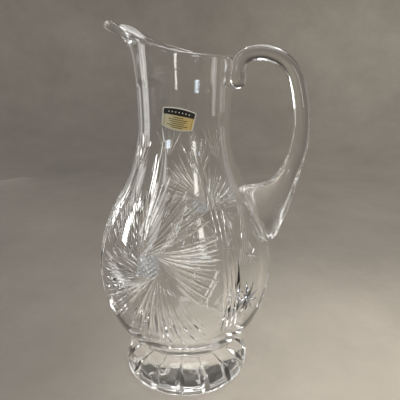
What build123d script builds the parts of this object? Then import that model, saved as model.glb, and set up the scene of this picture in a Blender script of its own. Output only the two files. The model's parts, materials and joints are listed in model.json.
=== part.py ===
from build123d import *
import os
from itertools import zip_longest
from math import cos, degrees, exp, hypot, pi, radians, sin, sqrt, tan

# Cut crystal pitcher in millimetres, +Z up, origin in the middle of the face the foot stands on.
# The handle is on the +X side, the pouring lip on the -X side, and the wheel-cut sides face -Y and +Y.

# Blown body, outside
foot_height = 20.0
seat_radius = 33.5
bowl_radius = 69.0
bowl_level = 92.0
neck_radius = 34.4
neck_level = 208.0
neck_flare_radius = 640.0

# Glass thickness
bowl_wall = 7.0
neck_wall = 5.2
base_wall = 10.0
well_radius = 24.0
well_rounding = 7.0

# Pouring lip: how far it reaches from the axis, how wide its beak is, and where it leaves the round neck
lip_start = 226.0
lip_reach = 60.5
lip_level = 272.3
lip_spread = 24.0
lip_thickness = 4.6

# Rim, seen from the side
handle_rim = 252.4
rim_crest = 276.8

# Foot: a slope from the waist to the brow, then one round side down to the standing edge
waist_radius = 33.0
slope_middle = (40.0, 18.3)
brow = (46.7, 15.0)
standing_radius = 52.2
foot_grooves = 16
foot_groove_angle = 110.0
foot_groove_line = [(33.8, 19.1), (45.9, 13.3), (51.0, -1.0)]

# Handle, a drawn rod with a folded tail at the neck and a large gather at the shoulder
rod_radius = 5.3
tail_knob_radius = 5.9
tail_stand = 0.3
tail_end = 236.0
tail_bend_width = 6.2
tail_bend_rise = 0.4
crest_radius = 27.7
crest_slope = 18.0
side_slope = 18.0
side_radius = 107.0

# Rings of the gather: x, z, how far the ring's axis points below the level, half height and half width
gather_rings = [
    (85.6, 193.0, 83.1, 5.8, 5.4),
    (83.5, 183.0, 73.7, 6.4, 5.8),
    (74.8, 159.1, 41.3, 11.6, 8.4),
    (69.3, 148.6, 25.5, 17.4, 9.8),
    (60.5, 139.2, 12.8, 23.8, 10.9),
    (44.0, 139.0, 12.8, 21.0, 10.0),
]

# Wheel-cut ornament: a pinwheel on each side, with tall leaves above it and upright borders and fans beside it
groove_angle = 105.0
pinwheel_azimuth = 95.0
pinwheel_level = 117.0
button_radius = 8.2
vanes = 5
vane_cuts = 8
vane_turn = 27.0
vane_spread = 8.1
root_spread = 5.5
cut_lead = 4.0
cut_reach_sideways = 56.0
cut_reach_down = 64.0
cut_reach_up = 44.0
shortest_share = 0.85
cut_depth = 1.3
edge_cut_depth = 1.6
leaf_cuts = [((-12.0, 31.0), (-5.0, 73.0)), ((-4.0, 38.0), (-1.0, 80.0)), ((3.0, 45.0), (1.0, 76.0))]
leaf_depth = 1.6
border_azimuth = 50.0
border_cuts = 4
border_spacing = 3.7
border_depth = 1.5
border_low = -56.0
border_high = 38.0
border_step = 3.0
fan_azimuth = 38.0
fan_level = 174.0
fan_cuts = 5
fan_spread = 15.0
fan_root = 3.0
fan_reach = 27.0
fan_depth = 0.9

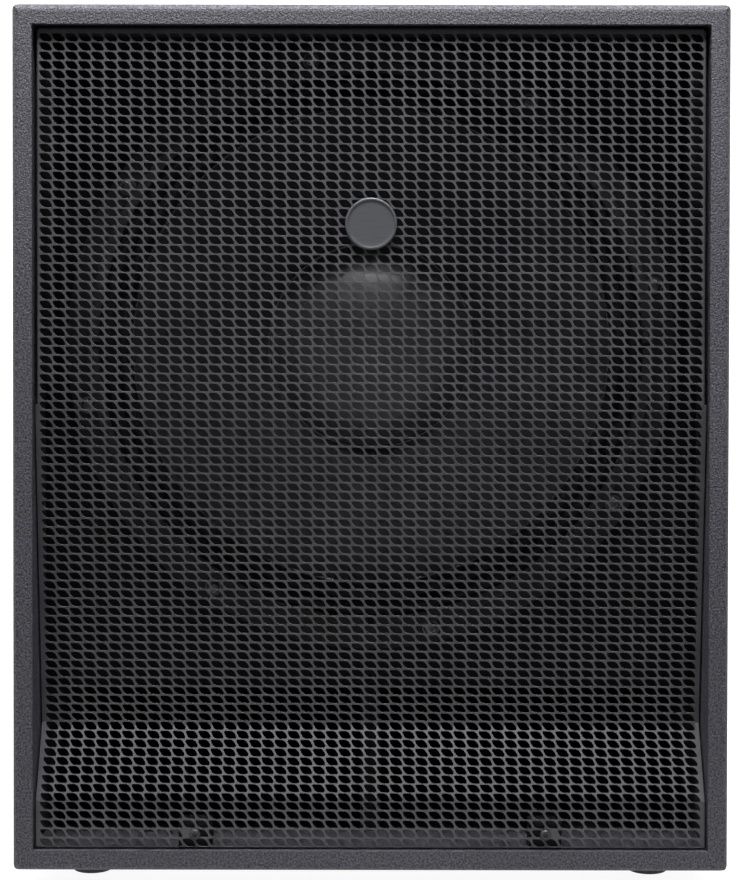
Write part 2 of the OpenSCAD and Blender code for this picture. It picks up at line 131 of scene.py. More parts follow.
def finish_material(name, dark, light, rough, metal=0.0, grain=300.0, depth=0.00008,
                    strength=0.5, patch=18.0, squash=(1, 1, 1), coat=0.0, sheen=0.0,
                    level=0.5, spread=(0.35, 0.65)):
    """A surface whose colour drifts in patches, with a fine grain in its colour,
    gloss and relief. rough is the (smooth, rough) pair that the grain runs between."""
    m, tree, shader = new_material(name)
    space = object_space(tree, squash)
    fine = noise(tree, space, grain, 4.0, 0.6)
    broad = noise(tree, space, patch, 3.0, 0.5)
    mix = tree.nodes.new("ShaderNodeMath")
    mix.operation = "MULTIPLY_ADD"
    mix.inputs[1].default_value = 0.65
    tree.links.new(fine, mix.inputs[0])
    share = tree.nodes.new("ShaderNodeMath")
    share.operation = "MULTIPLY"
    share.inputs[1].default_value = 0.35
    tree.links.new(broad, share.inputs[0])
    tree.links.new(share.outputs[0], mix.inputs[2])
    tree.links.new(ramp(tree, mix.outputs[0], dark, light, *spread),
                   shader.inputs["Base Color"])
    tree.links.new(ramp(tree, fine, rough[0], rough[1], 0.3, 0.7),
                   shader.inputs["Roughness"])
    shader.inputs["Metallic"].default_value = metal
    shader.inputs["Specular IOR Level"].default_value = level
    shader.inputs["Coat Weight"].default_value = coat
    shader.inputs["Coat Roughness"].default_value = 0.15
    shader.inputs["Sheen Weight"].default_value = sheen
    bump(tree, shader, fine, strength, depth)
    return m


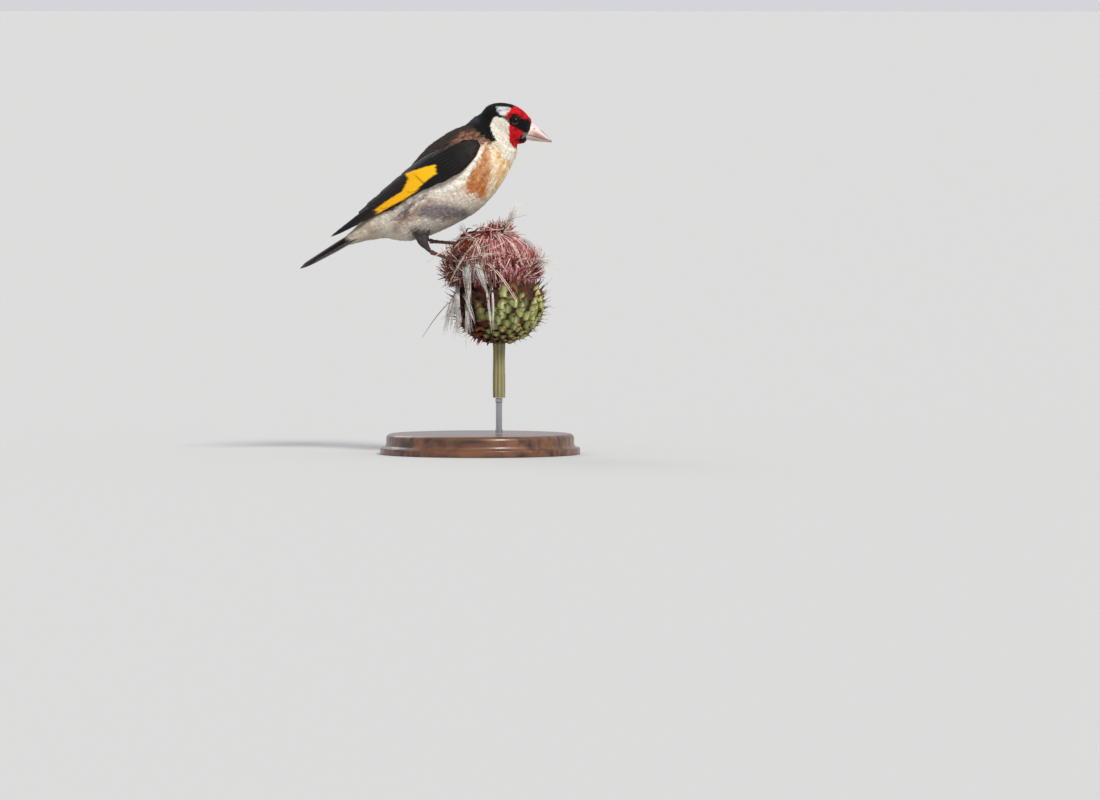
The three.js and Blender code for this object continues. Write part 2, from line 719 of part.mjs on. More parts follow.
========================
## What the task asks
Copy out each line exactly.

## Final answer
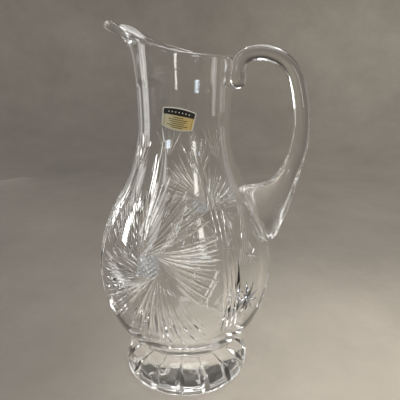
What build123d script builds the parts of this object? Then import that model, saved as model.glb, and set up the scene of this picture in a Blender script of its own. Output only the two files. The model's parts, materials and joints are listed in model.json.
=== part.py ===
from build123d import *
import os
from itertools import zip_longest
from math import cos, degrees, exp, hypot, pi, radians, sin, sqrt, tan

# Cut crystal pitcher in millimetres, +Z up, origin in the middle of the face the foot stands on.
# The handle is on the +X side, the pouring lip on the -X side, and the wheel-cut sides face -Y and +Y.

# Blown body, outside
foot_height = 20.0
seat_radius = 33.5
bowl_radius = 69.0
bowl_level = 92.0
neck_radius = 34.4
neck_level = 208.0
neck_flare_radius = 640.0

# Glass thickness
bowl_wall = 7.0
neck_wall = 5.2
base_wall = 10.0
well_radius = 24.0
well_rounding = 7.0

# Pouring lip: how far it reaches from the axis, how wide its beak is, and where it leaves the round neck
lip_start = 226.0
lip_reach = 60.5
lip_level = 272.3
lip_spread = 24.0
lip_thickness = 4.6

# Rim, seen from the side
handle_rim = 252.4
rim_crest = 276.8

# Foot: a slope from the waist to the brow, then one round side down to the standing edge
waist_radius = 33.0
slope_middle = (40.0, 18.3)
brow = (46.7, 15.0)
standing_radius = 52.2
foot_grooves = 16
foot_groove_angle = 110.0
foot_groove_line = [(33.8, 19.1), (45.9, 13.3), (51.0, -1.0)]

# Handle, a drawn rod with a folded tail at the neck and a large gather at the shoulder
rod_radius = 5.3
tail_knob_radius = 5.9
tail_stand = 0.3
tail_end = 236.0
tail_bend_width = 6.2
tail_bend_rise = 0.4
crest_radius = 27.7
crest_slope = 18.0
side_slope = 18.0
side_radius = 107.0

# Rings of the gather: x, z, how far the ring's axis points below the level, half height and half width
gather_rings = [
    (85.6, 193.0, 83.1, 5.8, 5.4),
    (83.5, 183.0, 73.7, 6.4, 5.8),
    (74.8, 159.1, 41.3, 11.6, 8.4),
    (69.3, 148.6, 25.5, 17.4, 9.8),
    (60.5, 139.2, 12.8, 23.8, 10.9),
    (44.0, 139.0, 12.8, 21.0, 10.0),
]

# Wheel-cut ornament: a pinwheel on each side, with tall leaves above it and upright borders and fans beside it
groove_angle = 105.0
pinwheel_azimuth = 95.0
pinwheel_level = 117.0
button_radius = 8.2
vanes = 5
vane_cuts = 8
vane_turn = 27.0
vane_spread = 8.1
root_spread = 5.5
cut_lead = 4.0
cut_reach_sideways = 56.0
cut_reach_down = 64.0
cut_reach_up = 44.0
shortest_share = 0.85
cut_depth = 1.3
edge_cut_depth = 1.6
leaf_cuts = [((-12.0, 31.0), (-5.0, 73.0)), ((-4.0, 38.0), (-1.0, 80.0)), ((3.0, 45.0), (1.0, 76.0))]
leaf_depth = 1.6
border_azimuth = 50.0
border_cuts = 4
border_spacing = 3.7
border_depth = 1.5
border_low = -56.0
border_high = 38.0
border_step = 3.0
fan_azimuth = 38.0
fan_level = 174.0
fan_cuts = 5
fan_spread = 15.0
fan_root = 3.0
fan_reach = 27.0
fan_depth = 0.9

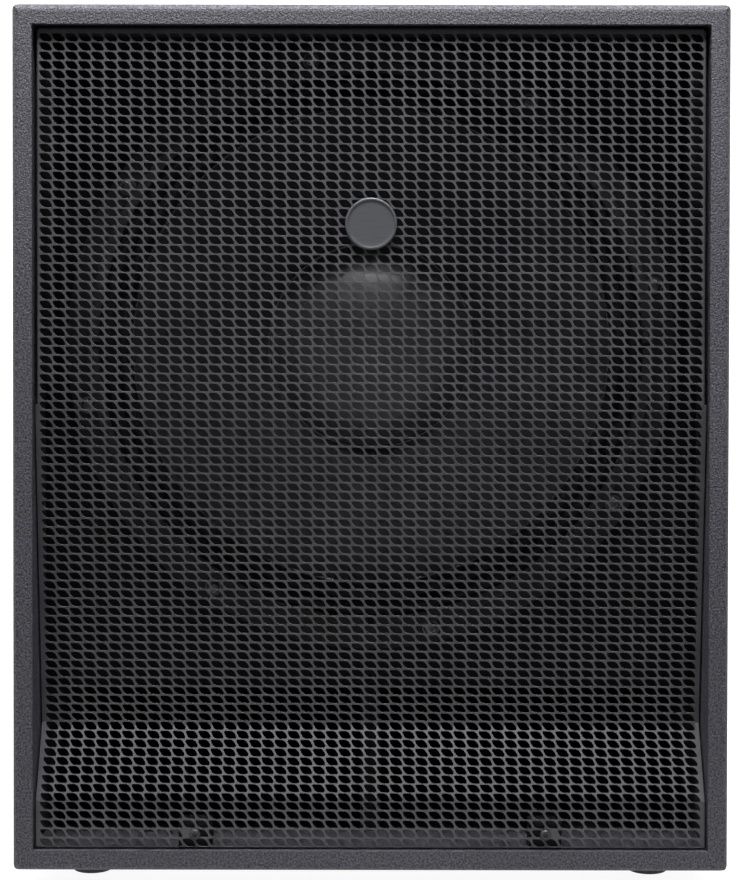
Write part 2 of the OpenSCAD and Blender code for this picture. It picks up at line 131 of scene.py. More parts follow.
def finish_material(name, dark, light, rough, metal=0.0, grain=300.0, depth=0.00008,
                    strength=0.5, patch=18.0, squash=(1, 1, 1), coat=0.0, sheen=0.0,
                    level=0.5, spread=(0.35, 0.65)):
    """A surface whose colour drifts in patches, with a fine grain in its colour,
    gloss and relief. rough is the (smooth, rough) pair that the grain runs between."""
    m, tree, shader = new_material(name)
    space = object_space(tree, squash)
    fine = noise(tree, space, grain, 4.0, 0.6)
    broad = noise(tree, space, patch, 3.0, 0.5)
    mix = tree.nodes.new("ShaderNodeMath")
    mix.operation = "MULTIPLY_ADD"
    mix.inputs[1].default_value = 0.65
    tree.links.new(fine, mix.inputs[0])
    share = tree.nodes.new("ShaderNodeMath")
    share.operation = "MULTIPLY"
    share.inputs[1].default_value = 0.35
    tree.links.new(broad, share.inputs[0])
    tree.links.new(share.outputs[0], mix.inputs[2])
    tree.links.new(ramp(tree, mix.outputs[0], dark, light, *spread),
                   shader.inputs["Base Color"])
    tree.links.new(ramp(tree, fine, rough[0], rough[1], 0.3, 0.7),
                   shader.inputs["Roughness"])
    shader.inputs["Metallic"].default_value = metal
    shader.inputs["Specular IOR Level"].default_value = level
    shader.inputs["Coat Weight"].default_value = coat
    shader.inputs["Coat Roughness"].default_value = 0.15
    shader.inputs["Sheen Weight"].default_value = sheen
    bump(tree, shader, fine, strength, depth)
    return m


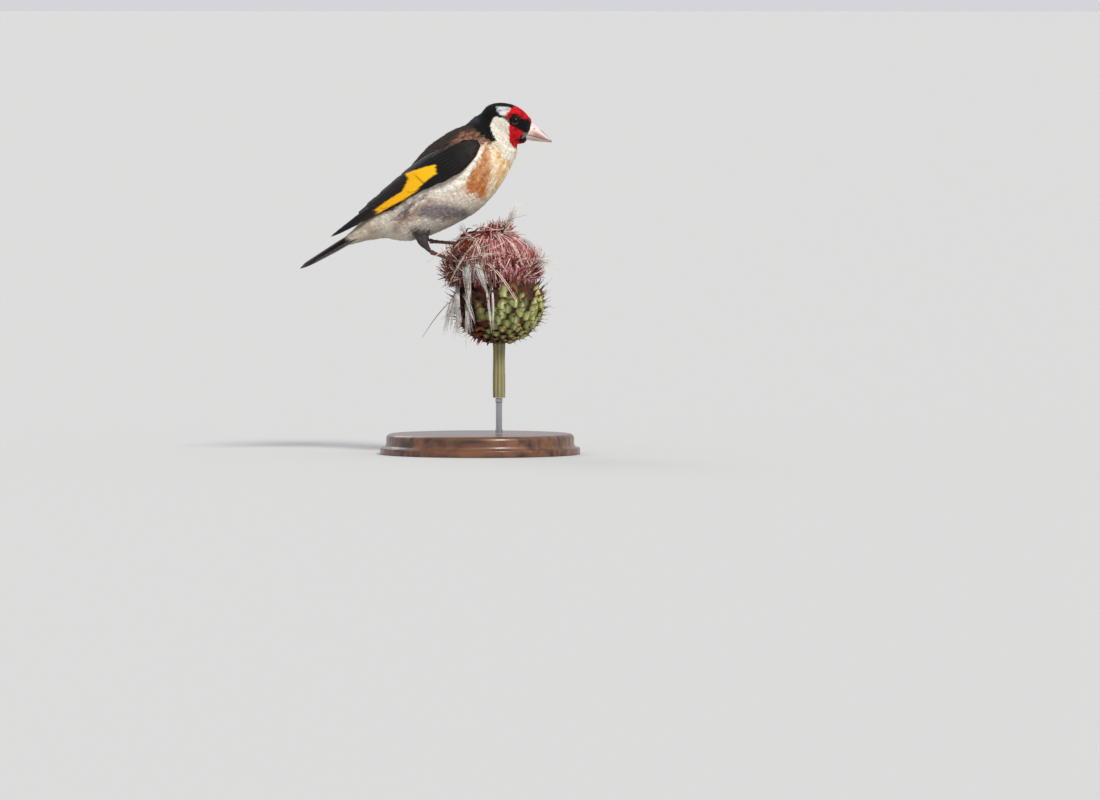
The three.js and Blender code for this object continues. Write part 2, from line 719 of part.mjs on. More parts follow.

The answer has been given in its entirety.